Basketball fans and media who should know better continue to weigh Jeremy Lin in superficial, context-free, ESPN-like terms — his stats — as opposed to having briefly represented the concept of push-it-up, share-the-ball, get-the-easiest-shot, make-everyone-better, team basketball. Pity.

* Tony Romo, as of Thursday, has three 400 yards-plus throwing games. The Cowboys have lost all of them. And that, despite what TV would have you think, stands to reason.

* There is nothing so silly that it’s unworthy of duplication and perpetuation. Been listening to Marty Lyons work Jets games on the radio for years. Though he used to point out the need for “the Jets to move the ball,” he never found the need to add, “vertically.” Now he does.

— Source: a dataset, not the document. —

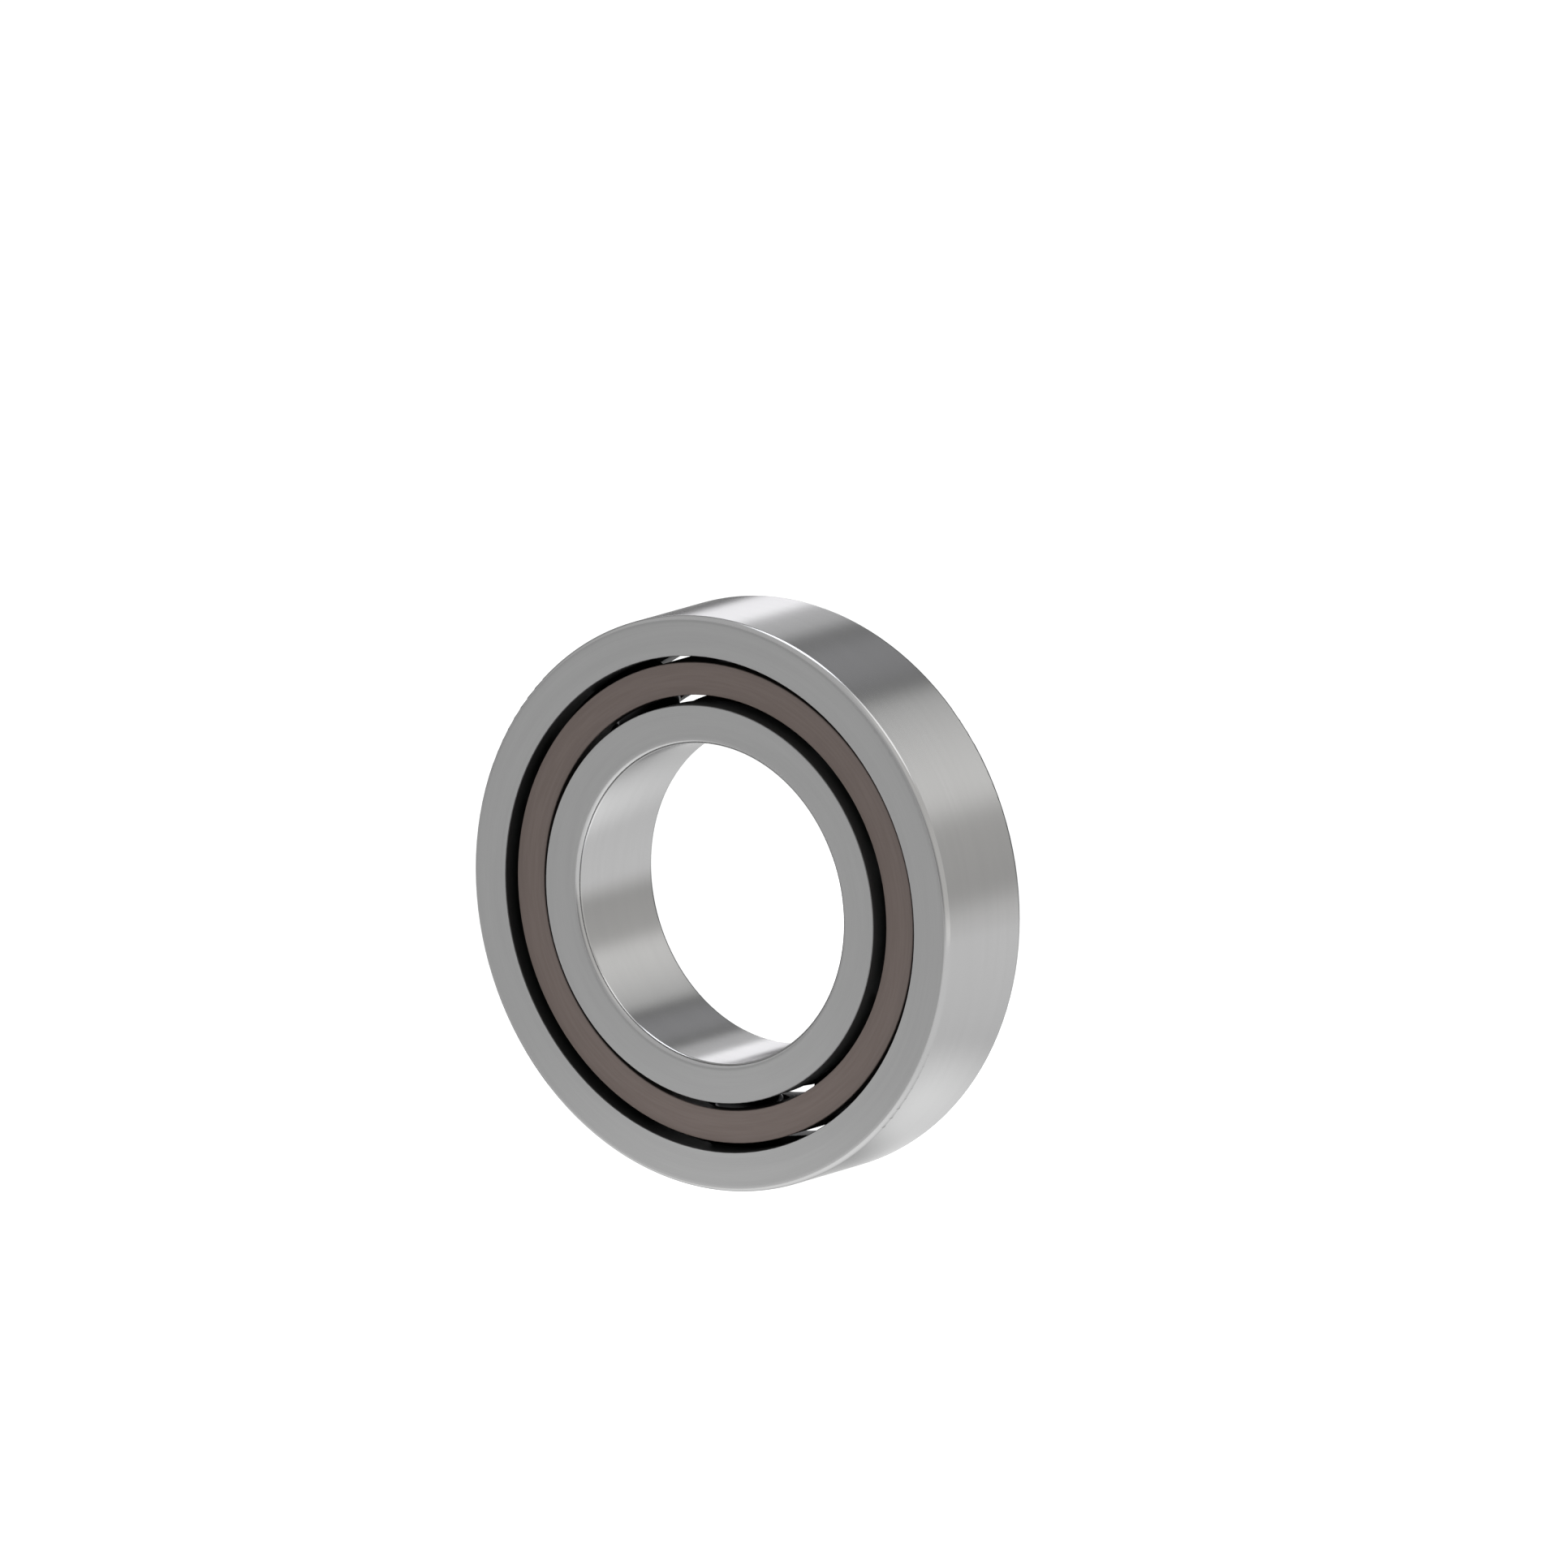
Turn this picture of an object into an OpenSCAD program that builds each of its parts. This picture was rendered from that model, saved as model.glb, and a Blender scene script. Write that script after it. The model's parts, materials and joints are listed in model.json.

* Jack Taylor, the Division III sophomore whose wrong-headed coach allowed him to score 138 points on 52-of-108 shooting in a 75-point win, is now known as “Chuck” Taylor. Incidentally, where national TV mostly applauded this record-by-slaughter, some local TV and radio guys — Mike Francesa, Russ Salzberg and Chris Russo — called it what it was and is: pathetic.

* Few in and around boxing figured Hector “Macho” Camacho had a chance to die of old age or of natural causes.

* Tuesday’s Indiana-Georgetown game from Brooklyn, on and for ESPN, tipped off at 10:10 p.m. Hey, as long as the money’s right, games now start after they should be over.

* NBC Sports Network (first known as the Outdoor Life Network, then Versus) today, live at 6 p.m. from Toronto, presents the 100th Canadian Football League championship, the Grey Cup — Calgary Stampeders vs. Toronto Argonauts.

* More than two decades later, the “instant” replay rule continues as Frankenstein’s Monster. The NFL just changes the bolts in its neck every season.

* From reader Henry Blaukopf: “Peyton Manning is still the smartest athlete. He bought a bunch of Papa John’s Pizza franchises [21, all in the Denver area] just before Colorado legalized marijuana.”